Augé is a professional social anthropologist who has held a senior post at the Ecole des Hautes Etudes en Sciences Sociales in Paris for a number of years. He has had extensive fieldwork experience in West Africa but there is no reference to that here. His book is essentially a reasoned defence of what in the eyes of most of his Anglo-Saxon colleagues is the quite excessive preoccupation of French anthropologists with philosophical issues and the validation of ideological positions. As Augé himself puts it, ‘I would maintain that French anthropology, in spite of or because of its sometimes excessive taste for theoretical debate (which makes it both receptive to philosophical discussion and vulnerable to intellectual fashion), is at present assembling the basic elements for a novel reflection on the necessary conditions for, and meaning of, a synthetic science, both anthropological and historical, of men in society. I would argue that this debate, conducted in terms of structuralism and Marxism, is far more advanced than in countries with an Anglo-Saxon anthropological tradition.’
Whether debates of this nature are ‘advanced’ or ‘retarded’ is of course all a matter of opinion. There are British anthropologists who have an envious respect for the kind of French intellectual debate to which Augé refers. There are others like myself who consider that it has no features whatsoever which merit imitation. Hence I cannot with honesty recommend non-anthropologists to read this book with any idea of discovering what are the problems which interest anthropologists in general. But for the professional it has an interest of a different kind. It shows how a prominent French anthropologist who is neither a purist structuralist nor in any way a hard-line Marxist thinks about the general field of social and cultural anthropology and the work of his French academic colleagues.

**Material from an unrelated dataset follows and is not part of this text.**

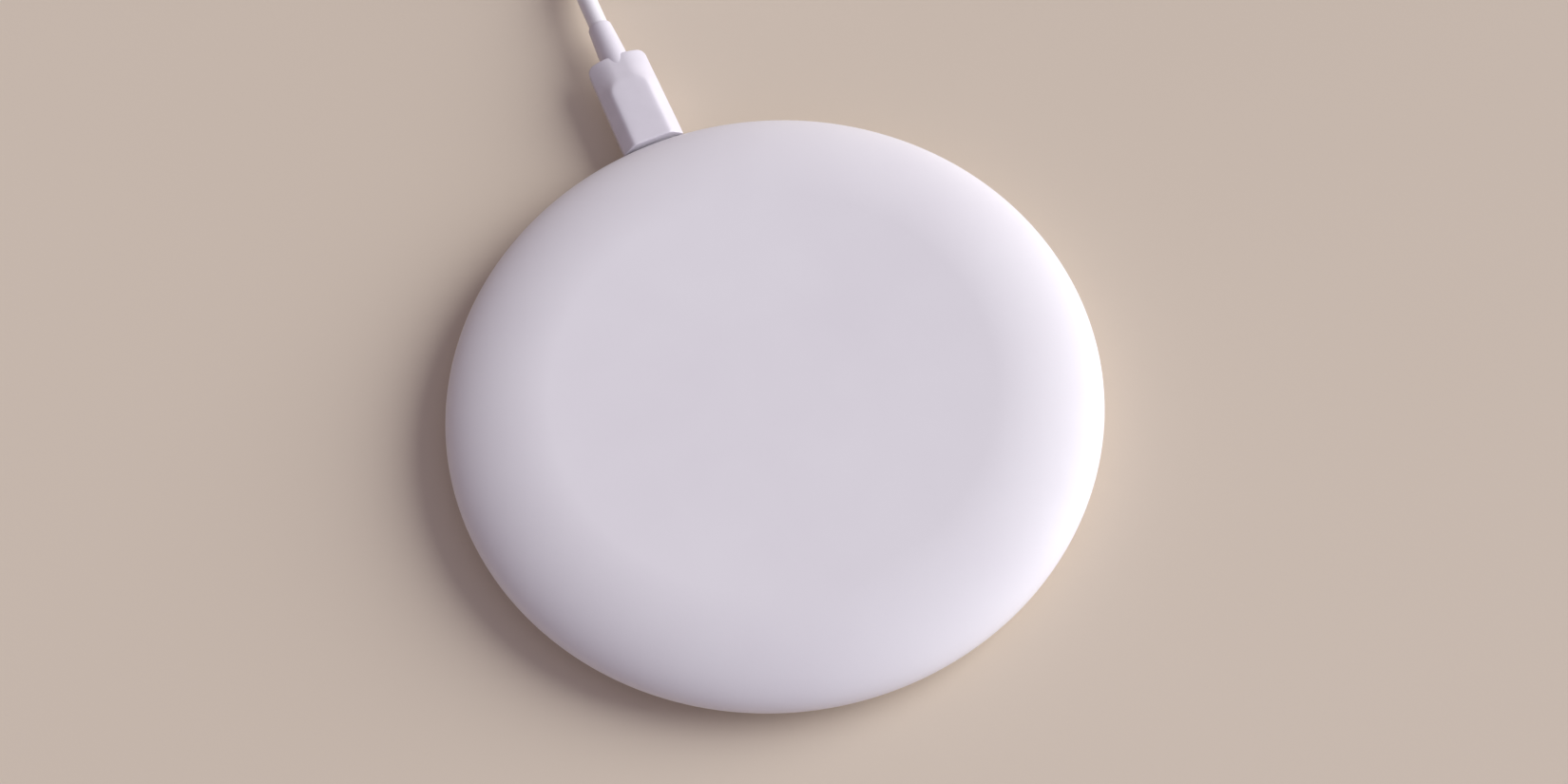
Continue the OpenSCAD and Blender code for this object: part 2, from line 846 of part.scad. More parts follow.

From my personal (and of course prejudiced) point of view, it all seems very archaic. From the inside, various French positions are distinguished, and if you are on the inside I suppose that this is interesting, but, as can be seen from my quotation, French anthropology as a whole is characterised as contrasted with ‘an Anglo-Saxon anthropological tradition’. Here I am completely at a loss: first, because I do not myself recognise that any such unified ‘tradition’ exists or has ever existed, and secondly, because, insofar as Augé refers to specific works by ‘Anglo-Saxon’ authors, they are so entirely atypical of contemporary ‘debate’ – for instance, myself writing in 1959 or Victor Turner in 1966.
In recent years, French anthropologists and British anthropologists have been meeting face to face far more frequently than in the past, and in such direct contacts one often has the impression that some kind of dialogue has been established between the two sides. But for those of us who are always hoping that such inter-cultural academic understanding may develop further (and they certainly include Marc Augé himself) this book is not encouraging. It is not just that Francophone and Anglophone anthropologists habitually talk past one another even when they are saying the same thing: it is also that what Augé refers to as the ‘murderous tone’ of (French) ‘anthropological polemics’ seems to inhibit French academics from talking to one another. The very anthropologically-orientated contributors to the Gordon volume have all been associated with the Ecole des Hautes Etudes for many years – not as members of the same ‘school’, but still a part of Parisian academia: and none of them receives a mention in Augé’s pages. I readily admit that it is almost equally difficult for Classicists and anthropologists to interact with one another even in the highly favourable environment of the University of Cambridge. This is not a successful exercise in academic bridge-building but its objectives deserve respect.